A. Yeah, that's the center, okay? So it can swim. So it was inoculated right here, and over about twelve hours it's radiated out from that point of inoculant. Here is this same derived from that same parental clone, but we have a transposon, a jumping gene inserted into a rod protein, part of the drive shaft for the flagellum. It can't swim. It's stuck, all right? This one is a mutation in the U joint. Same phenotype. So we collect cells that have been mutagenized, we stick them in soft auger, we can screen a couple of thousand very easily with a few undergraduates, you know, in a day and look for whether or not they can swim.
Q. I'm sorry, just so we're clear on the record, the two you're talking about on the bottom left, the first one was the bottom left and the second one was the bottom right?
Q. Where you took away a portion of the flagella?
A. We have a mutation in a drive shaft protein or the U joint, and they can't swim. Now, to confirm that that's the only part that we've affected, you know, is that we can identify this mutation, clone the gene from the wild type and reintroduce it by mechanism of genetic complementation. So this is, these cells up here are derived from this mutant where we have complemented with a good copy of the gene. One mutation, one part knock out, it can't swim. Put that single gene back in we restore motility. Same thing over here. We put, knock out one part, put a good copy of the gene back in, and they can swim. By definition the system is irreducibly complex. We've done that with all 35 components of the flagellum, and we get the same effect.

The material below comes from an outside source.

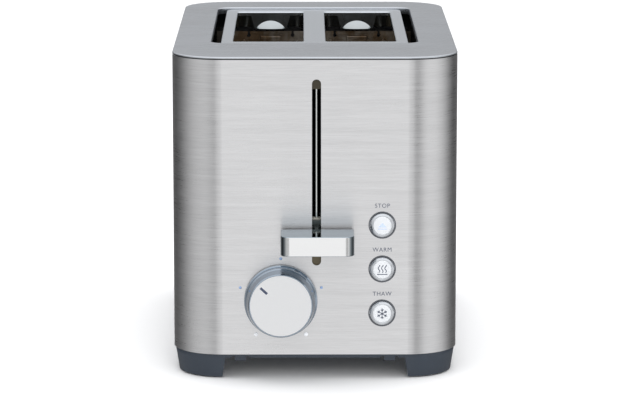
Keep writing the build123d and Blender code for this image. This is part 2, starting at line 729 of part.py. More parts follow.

(Transcript of Testimony of Scott Minnich pgs. 99-108, Kitzmiller, No. 4:04---CV-2688 (M.D. Pa., Nov. 3, 2005))
This testimony from Scott Minnich shows slides documenting his own research experiments which tested intelligent design and found that the flagellum is irreducibly complex. Yet Judge Jones had to ignore all of this testimony to claim that "ID has not been the subject of testing or research." Was that finding supported by the evidence?
None of reasons given by Judge Jones for why ID is not science are both true and relevant.